--- Begin INFORMATION PROVIDED ---

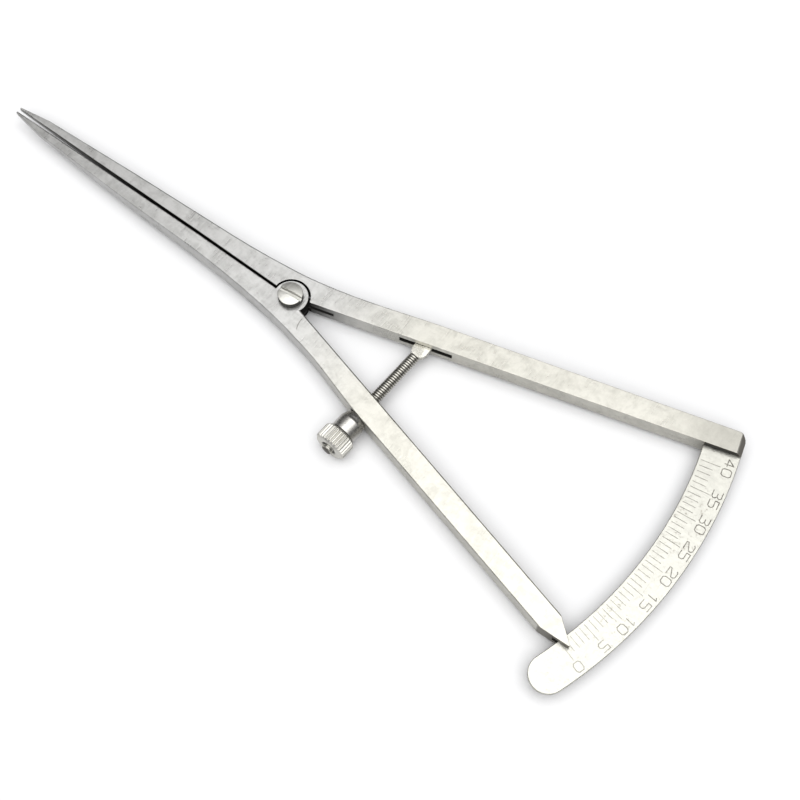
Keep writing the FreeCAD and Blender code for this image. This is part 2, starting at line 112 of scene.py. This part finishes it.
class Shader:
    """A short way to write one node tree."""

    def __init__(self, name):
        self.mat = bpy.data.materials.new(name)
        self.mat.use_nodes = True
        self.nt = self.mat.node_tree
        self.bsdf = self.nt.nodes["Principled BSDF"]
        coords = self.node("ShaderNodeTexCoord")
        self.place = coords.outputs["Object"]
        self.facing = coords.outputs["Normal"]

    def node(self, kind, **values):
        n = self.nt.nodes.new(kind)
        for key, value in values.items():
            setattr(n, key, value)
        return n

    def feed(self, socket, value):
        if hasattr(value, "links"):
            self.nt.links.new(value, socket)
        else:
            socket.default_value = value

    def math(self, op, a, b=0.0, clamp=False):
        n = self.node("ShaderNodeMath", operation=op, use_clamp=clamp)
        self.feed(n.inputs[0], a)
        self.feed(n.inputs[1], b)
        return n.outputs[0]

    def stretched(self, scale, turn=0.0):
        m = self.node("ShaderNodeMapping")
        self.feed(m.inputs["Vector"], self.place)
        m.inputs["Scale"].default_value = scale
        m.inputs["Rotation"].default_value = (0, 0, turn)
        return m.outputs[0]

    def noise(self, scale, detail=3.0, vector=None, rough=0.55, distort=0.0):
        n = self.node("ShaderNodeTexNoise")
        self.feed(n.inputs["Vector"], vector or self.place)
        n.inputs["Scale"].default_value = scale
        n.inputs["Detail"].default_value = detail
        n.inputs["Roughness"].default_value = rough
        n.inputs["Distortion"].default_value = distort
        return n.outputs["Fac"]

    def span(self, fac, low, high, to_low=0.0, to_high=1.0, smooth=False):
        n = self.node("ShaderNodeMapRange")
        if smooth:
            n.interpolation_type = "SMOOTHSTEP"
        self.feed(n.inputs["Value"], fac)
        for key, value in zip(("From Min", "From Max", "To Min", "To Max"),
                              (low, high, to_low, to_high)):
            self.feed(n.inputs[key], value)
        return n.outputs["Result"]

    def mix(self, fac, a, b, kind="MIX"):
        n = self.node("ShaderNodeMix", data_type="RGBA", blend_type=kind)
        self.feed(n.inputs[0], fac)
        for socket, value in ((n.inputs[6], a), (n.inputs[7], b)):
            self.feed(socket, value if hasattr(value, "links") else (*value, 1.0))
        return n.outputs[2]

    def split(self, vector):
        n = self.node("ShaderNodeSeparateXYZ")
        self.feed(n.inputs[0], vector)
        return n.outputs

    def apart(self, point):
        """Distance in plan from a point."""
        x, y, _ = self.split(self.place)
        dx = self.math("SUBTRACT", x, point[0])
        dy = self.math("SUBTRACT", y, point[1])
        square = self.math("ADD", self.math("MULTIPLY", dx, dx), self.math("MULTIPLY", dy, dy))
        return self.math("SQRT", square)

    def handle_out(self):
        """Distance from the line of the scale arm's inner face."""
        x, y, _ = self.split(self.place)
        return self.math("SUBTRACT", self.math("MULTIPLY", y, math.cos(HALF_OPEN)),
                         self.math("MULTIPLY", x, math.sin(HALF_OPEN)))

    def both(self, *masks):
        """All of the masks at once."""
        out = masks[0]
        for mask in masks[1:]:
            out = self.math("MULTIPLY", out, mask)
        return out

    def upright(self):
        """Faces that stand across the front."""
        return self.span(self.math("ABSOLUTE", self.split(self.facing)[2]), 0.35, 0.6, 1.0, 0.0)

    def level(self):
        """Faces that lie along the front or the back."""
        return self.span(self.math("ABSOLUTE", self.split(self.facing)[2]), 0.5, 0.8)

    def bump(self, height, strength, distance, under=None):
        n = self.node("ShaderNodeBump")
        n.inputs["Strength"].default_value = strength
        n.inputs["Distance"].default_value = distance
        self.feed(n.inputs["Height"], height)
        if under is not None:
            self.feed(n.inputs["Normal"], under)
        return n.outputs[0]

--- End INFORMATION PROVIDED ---

- **YOUR INSTRUCTIONS**:
From the opening line of the data above through the line that contains "short way to", please print each line as it stands and only those lines.

- **OUTPUT OF THE EXERCISE**:
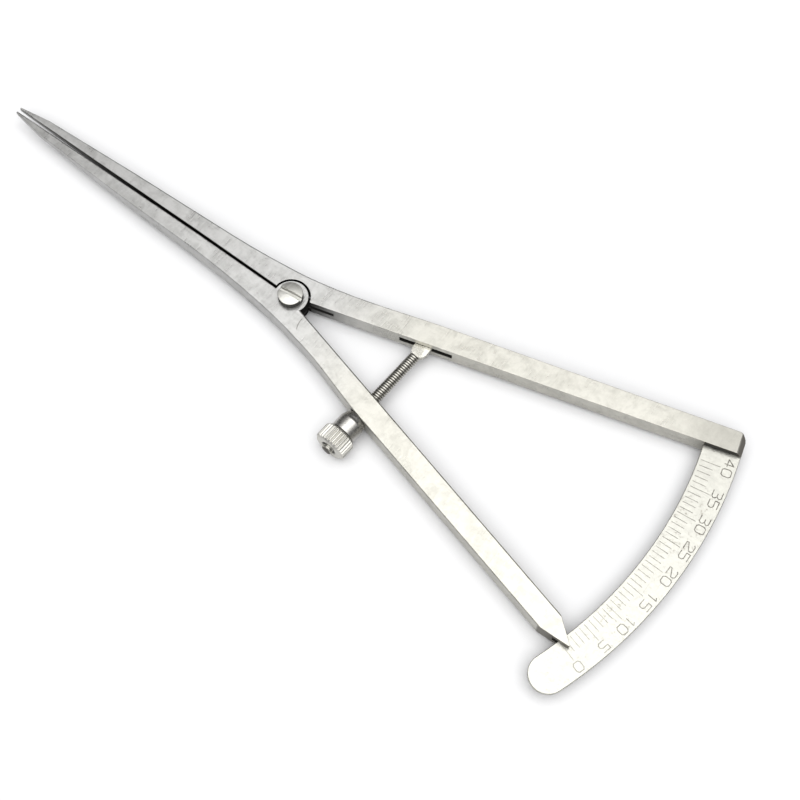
Keep writing the FreeCAD and Blender code for this image. This is part 2, starting at line 112 of scene.py. This part finishes it.
class Shader:
    """A short way to write one node tree."""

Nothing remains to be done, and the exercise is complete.